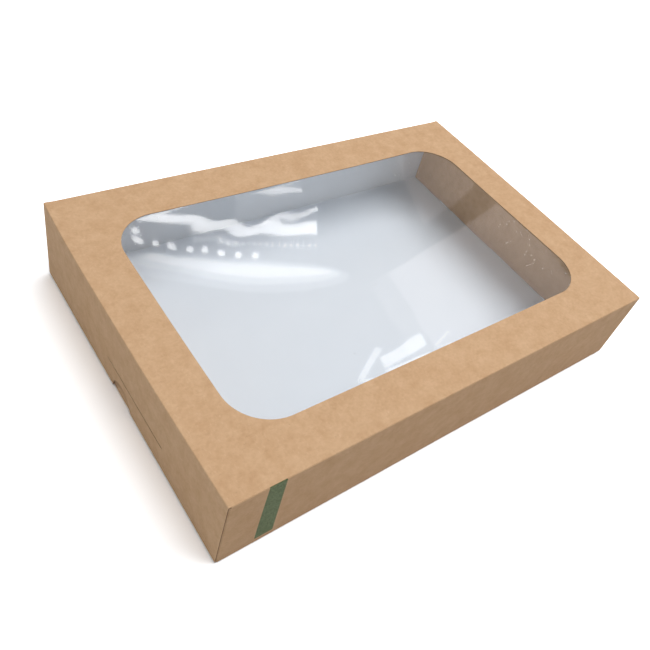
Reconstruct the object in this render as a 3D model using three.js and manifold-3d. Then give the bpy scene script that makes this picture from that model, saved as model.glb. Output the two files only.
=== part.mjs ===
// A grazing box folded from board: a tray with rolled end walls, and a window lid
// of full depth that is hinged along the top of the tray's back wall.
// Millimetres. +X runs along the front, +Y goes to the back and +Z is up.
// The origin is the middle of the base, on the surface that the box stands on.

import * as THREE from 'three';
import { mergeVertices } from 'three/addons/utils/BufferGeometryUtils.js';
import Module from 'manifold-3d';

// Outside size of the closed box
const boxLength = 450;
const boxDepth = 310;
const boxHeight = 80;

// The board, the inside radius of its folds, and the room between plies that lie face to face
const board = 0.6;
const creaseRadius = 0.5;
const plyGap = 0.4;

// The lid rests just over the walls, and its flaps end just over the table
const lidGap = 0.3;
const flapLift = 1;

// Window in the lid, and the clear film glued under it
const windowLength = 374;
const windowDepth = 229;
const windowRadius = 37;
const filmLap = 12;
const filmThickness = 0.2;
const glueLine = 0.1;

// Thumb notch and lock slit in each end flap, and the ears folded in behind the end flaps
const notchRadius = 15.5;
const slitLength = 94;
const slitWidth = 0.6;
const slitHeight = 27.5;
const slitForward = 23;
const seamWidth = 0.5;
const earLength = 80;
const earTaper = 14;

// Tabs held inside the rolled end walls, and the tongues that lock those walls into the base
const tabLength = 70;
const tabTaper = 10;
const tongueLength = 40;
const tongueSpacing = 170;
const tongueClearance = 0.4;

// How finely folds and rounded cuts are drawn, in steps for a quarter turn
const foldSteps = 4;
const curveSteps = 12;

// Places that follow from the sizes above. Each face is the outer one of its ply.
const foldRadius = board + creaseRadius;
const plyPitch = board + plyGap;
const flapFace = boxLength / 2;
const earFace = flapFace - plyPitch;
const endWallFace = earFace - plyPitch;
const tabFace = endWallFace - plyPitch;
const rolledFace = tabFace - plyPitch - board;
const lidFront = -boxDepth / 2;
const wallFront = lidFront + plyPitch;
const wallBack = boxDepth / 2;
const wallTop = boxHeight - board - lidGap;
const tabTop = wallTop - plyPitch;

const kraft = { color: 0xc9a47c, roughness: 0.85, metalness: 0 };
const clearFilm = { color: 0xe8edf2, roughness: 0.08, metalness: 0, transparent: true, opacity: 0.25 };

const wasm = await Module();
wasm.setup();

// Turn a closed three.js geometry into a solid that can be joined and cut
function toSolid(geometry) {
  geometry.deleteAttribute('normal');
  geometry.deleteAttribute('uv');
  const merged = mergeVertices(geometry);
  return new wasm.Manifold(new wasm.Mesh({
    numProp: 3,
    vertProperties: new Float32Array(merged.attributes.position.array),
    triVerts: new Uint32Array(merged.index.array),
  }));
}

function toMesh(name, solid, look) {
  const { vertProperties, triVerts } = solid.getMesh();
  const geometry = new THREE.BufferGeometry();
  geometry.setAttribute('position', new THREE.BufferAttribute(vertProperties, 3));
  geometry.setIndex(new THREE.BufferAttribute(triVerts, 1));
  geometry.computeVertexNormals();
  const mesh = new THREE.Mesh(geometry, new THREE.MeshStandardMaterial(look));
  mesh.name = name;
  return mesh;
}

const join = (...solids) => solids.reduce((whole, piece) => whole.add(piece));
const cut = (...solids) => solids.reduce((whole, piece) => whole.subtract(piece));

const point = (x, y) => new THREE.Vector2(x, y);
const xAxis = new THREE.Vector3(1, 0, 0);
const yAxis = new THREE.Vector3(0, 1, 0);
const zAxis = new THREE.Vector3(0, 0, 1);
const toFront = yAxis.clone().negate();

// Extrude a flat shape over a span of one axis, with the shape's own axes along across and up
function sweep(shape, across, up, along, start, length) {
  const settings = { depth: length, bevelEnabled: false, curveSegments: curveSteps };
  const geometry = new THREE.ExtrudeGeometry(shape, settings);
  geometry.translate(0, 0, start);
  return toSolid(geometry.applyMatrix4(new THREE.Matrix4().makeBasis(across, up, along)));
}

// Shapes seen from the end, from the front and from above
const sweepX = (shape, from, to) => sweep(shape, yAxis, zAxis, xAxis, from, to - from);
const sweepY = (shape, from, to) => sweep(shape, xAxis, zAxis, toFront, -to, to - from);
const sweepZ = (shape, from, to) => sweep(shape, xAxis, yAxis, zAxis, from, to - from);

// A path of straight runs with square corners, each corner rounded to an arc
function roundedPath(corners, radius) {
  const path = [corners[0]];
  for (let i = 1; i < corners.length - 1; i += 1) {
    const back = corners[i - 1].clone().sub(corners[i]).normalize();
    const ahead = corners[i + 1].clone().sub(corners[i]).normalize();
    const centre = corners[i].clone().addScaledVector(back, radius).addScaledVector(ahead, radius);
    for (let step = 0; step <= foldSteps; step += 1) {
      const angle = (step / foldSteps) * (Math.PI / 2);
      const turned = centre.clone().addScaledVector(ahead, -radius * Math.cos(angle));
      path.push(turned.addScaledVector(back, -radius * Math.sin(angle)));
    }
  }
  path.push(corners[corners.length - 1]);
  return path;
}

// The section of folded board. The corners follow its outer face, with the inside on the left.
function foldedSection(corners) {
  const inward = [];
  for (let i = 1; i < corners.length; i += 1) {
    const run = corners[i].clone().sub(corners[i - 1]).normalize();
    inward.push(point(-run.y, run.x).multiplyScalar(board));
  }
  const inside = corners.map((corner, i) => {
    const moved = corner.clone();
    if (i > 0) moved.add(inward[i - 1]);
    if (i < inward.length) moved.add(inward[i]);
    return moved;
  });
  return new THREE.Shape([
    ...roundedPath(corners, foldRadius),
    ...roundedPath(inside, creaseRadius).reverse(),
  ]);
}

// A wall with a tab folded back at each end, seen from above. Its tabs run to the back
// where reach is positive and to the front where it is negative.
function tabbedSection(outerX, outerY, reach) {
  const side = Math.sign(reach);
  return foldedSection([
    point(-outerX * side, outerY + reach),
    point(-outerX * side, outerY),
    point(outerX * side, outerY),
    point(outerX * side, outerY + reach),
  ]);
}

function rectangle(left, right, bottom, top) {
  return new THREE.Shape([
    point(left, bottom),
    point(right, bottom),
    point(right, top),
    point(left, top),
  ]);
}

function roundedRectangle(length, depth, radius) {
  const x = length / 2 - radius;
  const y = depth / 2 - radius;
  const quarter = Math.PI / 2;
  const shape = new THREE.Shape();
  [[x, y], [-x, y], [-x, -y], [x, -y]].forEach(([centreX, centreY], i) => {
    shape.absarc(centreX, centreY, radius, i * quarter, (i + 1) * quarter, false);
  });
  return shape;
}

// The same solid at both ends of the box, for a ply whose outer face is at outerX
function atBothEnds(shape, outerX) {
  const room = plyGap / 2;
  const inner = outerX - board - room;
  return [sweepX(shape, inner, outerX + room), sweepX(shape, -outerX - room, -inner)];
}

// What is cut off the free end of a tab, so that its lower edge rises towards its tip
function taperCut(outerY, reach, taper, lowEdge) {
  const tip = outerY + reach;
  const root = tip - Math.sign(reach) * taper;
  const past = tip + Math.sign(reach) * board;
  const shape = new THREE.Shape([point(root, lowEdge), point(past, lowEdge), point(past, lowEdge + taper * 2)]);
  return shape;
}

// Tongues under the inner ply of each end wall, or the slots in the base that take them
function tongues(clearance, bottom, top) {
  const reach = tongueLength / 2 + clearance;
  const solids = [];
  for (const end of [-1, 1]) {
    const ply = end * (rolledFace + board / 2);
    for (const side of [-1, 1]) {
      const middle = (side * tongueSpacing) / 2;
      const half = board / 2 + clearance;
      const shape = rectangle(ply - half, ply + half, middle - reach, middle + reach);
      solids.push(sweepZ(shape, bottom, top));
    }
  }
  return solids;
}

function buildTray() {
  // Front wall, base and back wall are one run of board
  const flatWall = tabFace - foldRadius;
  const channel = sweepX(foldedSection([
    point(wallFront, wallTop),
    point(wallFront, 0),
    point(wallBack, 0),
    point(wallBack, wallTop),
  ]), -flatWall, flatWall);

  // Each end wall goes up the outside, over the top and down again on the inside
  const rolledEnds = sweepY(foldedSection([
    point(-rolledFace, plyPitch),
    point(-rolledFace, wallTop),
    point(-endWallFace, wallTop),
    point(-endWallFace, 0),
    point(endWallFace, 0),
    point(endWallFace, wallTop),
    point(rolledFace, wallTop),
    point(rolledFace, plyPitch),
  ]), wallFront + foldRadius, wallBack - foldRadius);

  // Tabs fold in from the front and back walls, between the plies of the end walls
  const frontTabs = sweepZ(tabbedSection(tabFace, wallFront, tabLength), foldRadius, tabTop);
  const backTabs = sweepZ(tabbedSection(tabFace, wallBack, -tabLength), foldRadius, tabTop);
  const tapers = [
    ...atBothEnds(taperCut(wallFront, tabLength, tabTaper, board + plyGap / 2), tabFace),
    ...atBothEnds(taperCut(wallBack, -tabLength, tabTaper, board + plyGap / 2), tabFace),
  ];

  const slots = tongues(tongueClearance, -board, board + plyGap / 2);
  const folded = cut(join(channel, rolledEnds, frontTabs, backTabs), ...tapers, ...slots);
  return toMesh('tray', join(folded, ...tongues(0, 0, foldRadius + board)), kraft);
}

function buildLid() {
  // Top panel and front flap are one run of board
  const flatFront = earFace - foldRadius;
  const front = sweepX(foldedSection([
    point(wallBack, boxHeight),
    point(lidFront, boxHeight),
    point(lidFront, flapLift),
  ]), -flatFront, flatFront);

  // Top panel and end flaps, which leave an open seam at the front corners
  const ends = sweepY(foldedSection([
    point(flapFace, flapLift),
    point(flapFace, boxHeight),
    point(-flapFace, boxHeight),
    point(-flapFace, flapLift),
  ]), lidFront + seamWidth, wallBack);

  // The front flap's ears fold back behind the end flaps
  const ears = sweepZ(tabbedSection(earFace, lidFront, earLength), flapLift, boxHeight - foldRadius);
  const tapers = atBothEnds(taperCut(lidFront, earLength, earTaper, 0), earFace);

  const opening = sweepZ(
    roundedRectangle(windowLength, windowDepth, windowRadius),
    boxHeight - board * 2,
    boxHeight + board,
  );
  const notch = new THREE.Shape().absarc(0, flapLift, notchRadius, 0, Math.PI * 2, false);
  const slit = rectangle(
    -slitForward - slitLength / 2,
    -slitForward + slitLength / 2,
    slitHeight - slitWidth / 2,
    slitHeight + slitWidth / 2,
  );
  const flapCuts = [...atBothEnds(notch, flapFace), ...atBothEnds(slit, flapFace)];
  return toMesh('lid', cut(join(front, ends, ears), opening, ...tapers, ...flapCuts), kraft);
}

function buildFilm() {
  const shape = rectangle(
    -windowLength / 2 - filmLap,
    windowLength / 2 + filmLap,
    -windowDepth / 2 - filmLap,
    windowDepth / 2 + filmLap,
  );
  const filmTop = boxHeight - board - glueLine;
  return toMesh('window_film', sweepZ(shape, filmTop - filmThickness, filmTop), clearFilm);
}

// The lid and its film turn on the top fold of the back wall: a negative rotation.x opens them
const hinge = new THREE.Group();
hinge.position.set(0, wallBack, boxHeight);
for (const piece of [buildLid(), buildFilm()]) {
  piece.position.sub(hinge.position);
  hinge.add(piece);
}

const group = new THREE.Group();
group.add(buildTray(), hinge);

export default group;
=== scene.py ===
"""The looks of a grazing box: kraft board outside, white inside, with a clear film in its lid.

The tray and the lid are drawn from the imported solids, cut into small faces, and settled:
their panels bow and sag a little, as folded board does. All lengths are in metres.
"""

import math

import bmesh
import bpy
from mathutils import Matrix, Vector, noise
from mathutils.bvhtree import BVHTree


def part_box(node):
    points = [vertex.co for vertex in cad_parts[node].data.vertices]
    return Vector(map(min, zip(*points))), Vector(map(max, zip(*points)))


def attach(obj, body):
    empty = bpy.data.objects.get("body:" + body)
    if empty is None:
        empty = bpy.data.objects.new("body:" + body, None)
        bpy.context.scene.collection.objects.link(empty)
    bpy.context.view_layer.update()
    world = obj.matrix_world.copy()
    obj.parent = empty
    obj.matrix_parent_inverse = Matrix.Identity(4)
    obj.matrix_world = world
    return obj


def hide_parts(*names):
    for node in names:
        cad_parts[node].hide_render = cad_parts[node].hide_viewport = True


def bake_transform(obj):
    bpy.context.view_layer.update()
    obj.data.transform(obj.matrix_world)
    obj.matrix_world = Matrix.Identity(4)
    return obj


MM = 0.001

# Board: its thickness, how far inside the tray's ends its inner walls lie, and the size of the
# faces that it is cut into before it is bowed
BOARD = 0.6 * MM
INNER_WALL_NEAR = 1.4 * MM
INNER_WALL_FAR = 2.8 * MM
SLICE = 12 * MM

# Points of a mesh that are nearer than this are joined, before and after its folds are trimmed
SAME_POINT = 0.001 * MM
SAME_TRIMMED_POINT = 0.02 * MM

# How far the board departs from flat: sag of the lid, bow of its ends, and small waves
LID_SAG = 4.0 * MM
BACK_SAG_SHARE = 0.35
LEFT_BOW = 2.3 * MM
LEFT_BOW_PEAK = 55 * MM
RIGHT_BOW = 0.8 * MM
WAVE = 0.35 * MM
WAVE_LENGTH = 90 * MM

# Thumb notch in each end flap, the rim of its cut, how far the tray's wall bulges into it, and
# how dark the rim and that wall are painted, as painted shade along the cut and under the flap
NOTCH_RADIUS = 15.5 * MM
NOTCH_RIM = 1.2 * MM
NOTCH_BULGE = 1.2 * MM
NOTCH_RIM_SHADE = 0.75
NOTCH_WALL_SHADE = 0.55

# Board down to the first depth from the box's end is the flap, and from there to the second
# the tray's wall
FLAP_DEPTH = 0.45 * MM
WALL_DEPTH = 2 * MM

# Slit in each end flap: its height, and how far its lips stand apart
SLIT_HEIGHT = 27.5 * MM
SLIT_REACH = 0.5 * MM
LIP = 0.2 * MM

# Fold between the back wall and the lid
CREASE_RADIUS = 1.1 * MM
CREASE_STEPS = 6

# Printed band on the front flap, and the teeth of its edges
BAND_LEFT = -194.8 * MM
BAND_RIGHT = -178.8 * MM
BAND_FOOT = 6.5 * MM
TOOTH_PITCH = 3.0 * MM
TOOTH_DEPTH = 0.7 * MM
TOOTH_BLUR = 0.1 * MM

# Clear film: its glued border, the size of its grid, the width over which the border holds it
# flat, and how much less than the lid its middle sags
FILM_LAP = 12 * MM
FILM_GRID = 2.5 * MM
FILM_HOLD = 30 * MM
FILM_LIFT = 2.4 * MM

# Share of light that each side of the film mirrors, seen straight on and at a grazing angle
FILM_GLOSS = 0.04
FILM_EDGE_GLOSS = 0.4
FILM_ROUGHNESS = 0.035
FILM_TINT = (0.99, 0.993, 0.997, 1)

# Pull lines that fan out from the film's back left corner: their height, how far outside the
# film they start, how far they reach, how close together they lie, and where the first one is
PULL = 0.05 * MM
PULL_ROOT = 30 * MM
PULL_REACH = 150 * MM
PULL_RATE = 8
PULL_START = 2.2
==
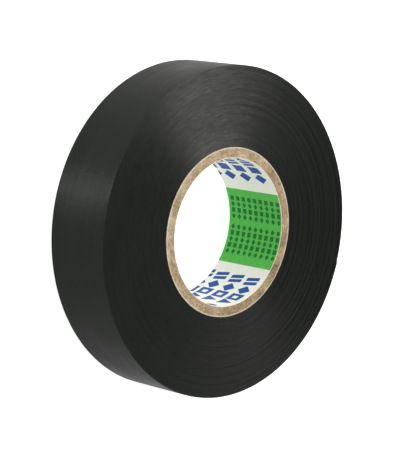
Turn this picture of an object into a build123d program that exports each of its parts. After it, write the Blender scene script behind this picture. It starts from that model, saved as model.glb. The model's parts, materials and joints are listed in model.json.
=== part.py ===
...
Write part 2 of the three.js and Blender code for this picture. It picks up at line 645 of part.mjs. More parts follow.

## [WRITTEN EXERCISE]
Retype, in the same exact form, the lines of the material above from the line holding "Reconstruct the object" through the line holding "const boxHeight = 80;".

## [EXERCISE RESPONSE]
Reconstruct the object in this render as a 3D model using three.js and manifold-3d. Then give the bpy scene script that makes this picture from that model, saved as model.glb. Output the two files only.
=== part.mjs ===
// A grazing box folded from board: a tray with rolled end walls, and a window lid
// of full depth that is hinged along the top of the tray's back wall.
// Millimetres. +X runs along the front, +Y goes to the back and +Z is up.
// The origin is the middle of the base, on the surface that the box stands on.

import * as THREE from 'three';
import { mergeVertices } from 'three/addons/utils/BufferGeometryUtils.js';
import Module from 'manifold-3d';

// Outside size of the closed box
const boxLength = 450;
const boxDepth = 310;
const boxHeight = 80;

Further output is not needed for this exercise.